The report examines three megatrends that are setting the stage for utility transformation over the next decade:
- C-Suite Influence on Sustainability: Utilities have long had an eye towards more efficient and sustainable operations, but the era of climate change is creating new challenges by forcing utilities to adapt faster than ever, even as they remain constrained by increasingly extreme weather events and regulatory structures that trail market shifts. Yet, utilities continue to announce ambitious decarbonisation goals outside of regulatory directives, illustrating how non-traditional market drivers are leading this transition.
- Next-Level Reliability Through Resilience: Reliable service is core to every utility’s mandate, but achieving it is becoming more complex in the face of aging infrastructure and climate events. Electric utilities struggled with extended outages from storms and wildfires, while water utilities continue to face more extreme, less predictable supply challenges. How can more integrated approaches to planning pave the way to a more resilient future?

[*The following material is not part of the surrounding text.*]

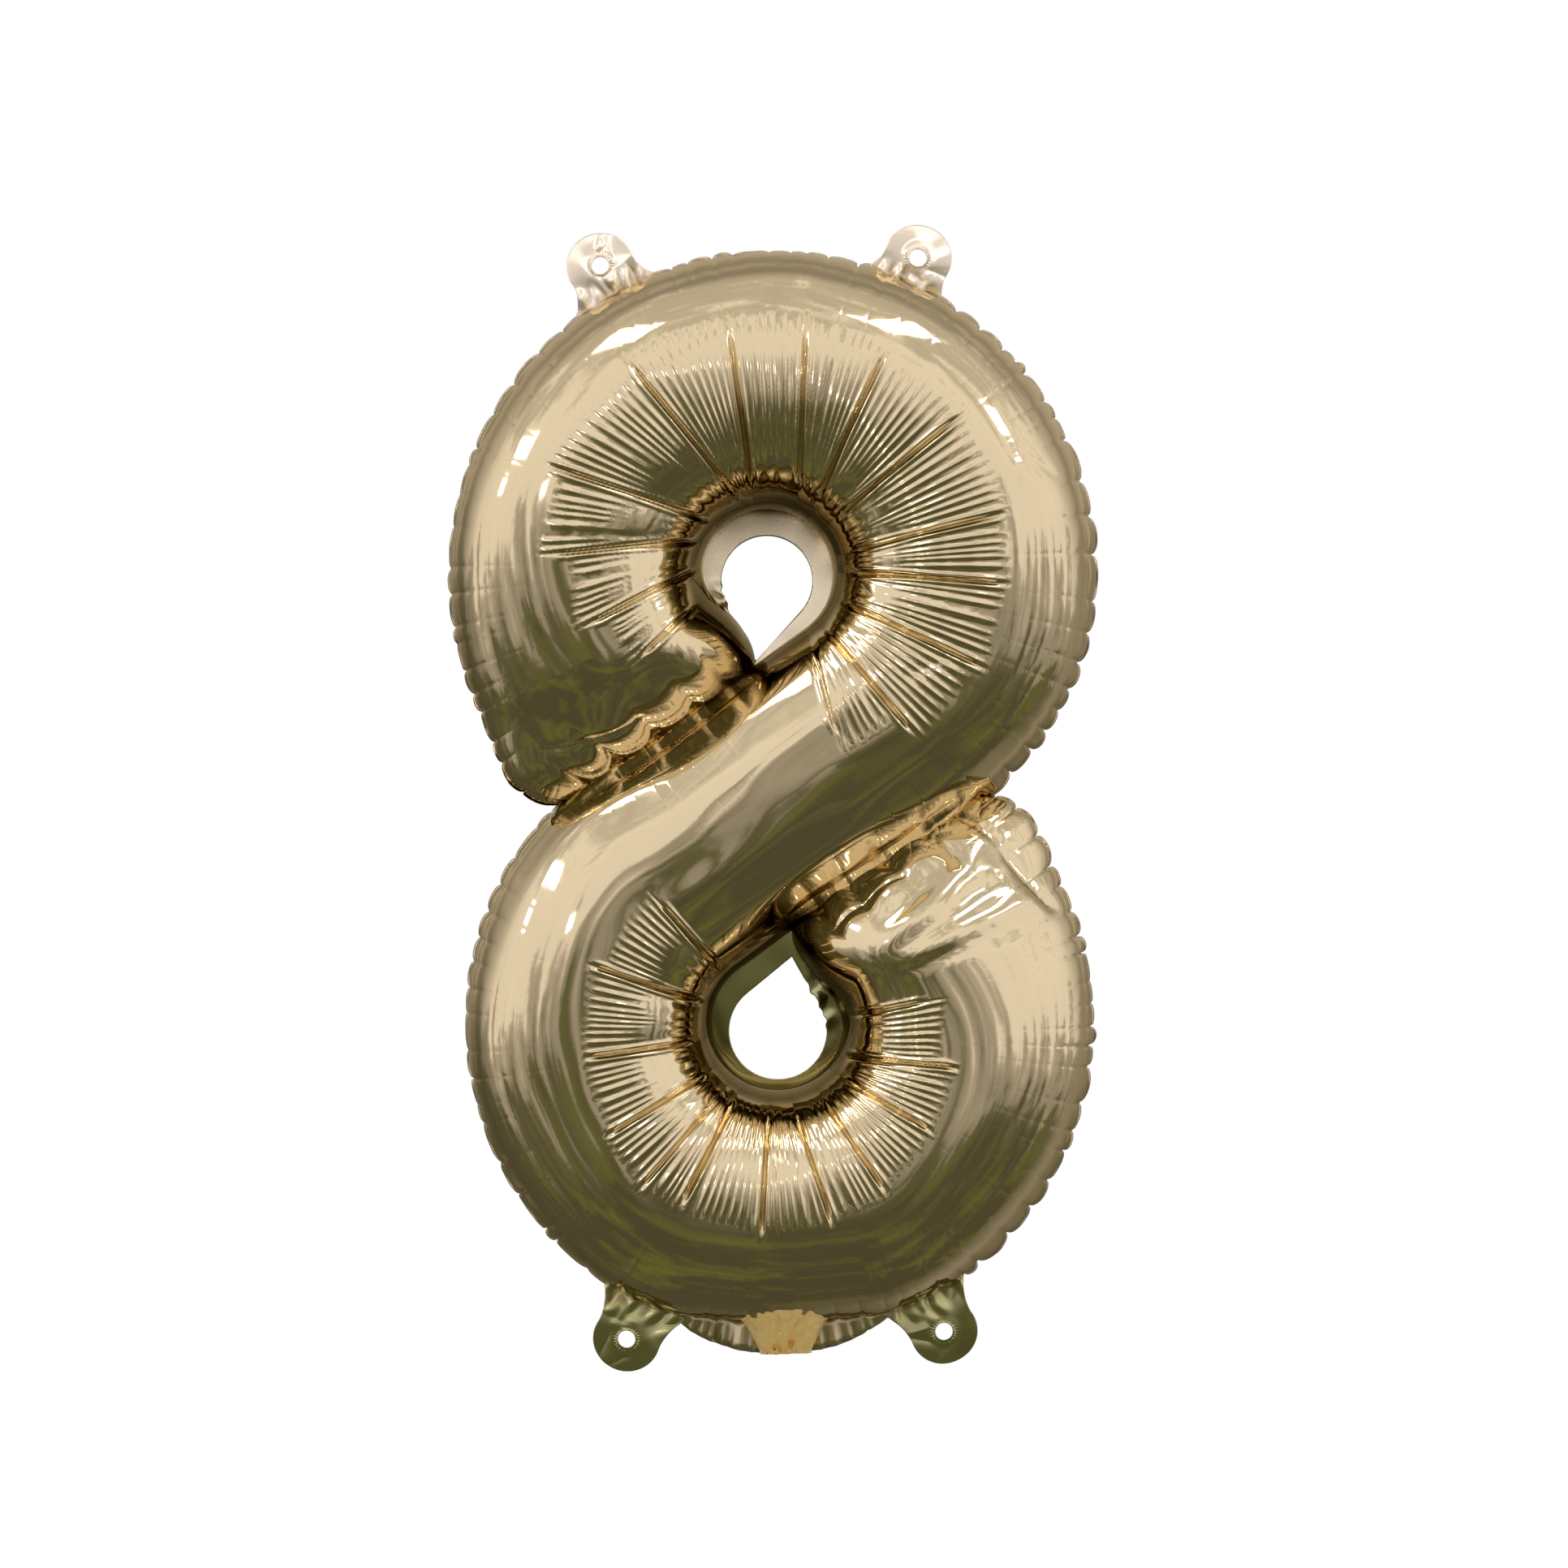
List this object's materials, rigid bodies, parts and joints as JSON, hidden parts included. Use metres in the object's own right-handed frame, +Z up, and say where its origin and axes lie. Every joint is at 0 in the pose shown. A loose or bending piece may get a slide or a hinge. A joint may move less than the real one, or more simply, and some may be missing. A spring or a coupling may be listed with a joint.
{
  "type": "foil number balloon",
  "caption": "Air-filled foil balloon in the shape of the number 8, with hanging tabs at top and bottom and a self-closing filling neck.",
  "frame": {"origin": "middle of the balloon's box, on the seam plane between the two film sheets", "axes": "+Z up, +X to the right seen from the front, the front faces -Y"},
  "size_m": [0.2, 0.072, 0.3518],
  "materials": {
    "foil": "polished",
    "sealed_foil": "gloss",
    "valve_film": "gloss"
  },
  "bodies": {
    "balloon": {"front_panel": "foil", "back_panel": "foil", "perimeter_seal": "sealed_foil", "upper_hole_seal": "sealed_foil", "lower_hole_seal": "sealed_foil", "upper_lobe_weld": "sealed_foil", "lower_lobe_weld": "sealed_foil", "fill_neck_front": "sealed_foil", "fill_neck_back": "sealed_foil", "valve_front_film": "valve_film", "valve_back_film": "valve_film"},
    "tab_top_left": {"hanging_tab_top_left": "sealed_foil"},
    "tab_top_right": {"hanging_tab_top_right": "sealed_foil"},
    "tab_bottom_left": {"hanging_tab_bottom_left": "sealed_foil"},
    "tab_bottom_right": {"hanging_tab_bottom_right": "sealed_foil"}
  },
  "joints": [
    {"name": "tab_top_left_bend", "type": "hinge", "parent": "balloon", "child": "tab_top_left", "pos_m": [-0.0457, 0, 0.15907], "axis": [0.8918, 0, 0.4524], "range_deg": [-90, 90], "stiffness_Nm_per_rad": 0.0001},
    {"name": "tab_top_right_bend", "type": "hinge", "parent": "balloon", "child": "tab_top_right", "pos_m": [0.0457, 0, 0.15907], "axis": [0.8918, 0, -0.4524], "range_deg": [-90, 90], "stiffness_Nm_per_rad": 0.0001},
    {"name": "tab_bottom_left_bend", "type": "hinge", "parent": "balloon", "child": "tab_bottom_left", "pos_m": [-0.04434, 0, -0.1564], "axis": [-0.8918, 0, 0.4524], "range_deg": [-90, 90], "stiffness_Nm_per_rad": 0.0001},
    {"name": "tab_bottom_right_bend", "type": "hinge", "parent": "balloon", "child": "tab_bottom_right", "pos_m": [0.04434, 0, -0.1564], "axis": [-0.8918, 0, -0.4524], "range_deg": [-90, 90], "stiffness_Nm_per_rad": 0.0001}
  ]
}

- Turning Data into Action: Leveraging smart infrastructure to enable data-driven operations remains a work in progress, as only a few early adopters have truly operationalised data in a significant way. Bolstered by new solutions from third-party vendors, a growing number of large investor-owned utilities are making major commitments to using data to transform their operations, even as they remain challenged by budget constraints, competing priorities and regulatory hurdles.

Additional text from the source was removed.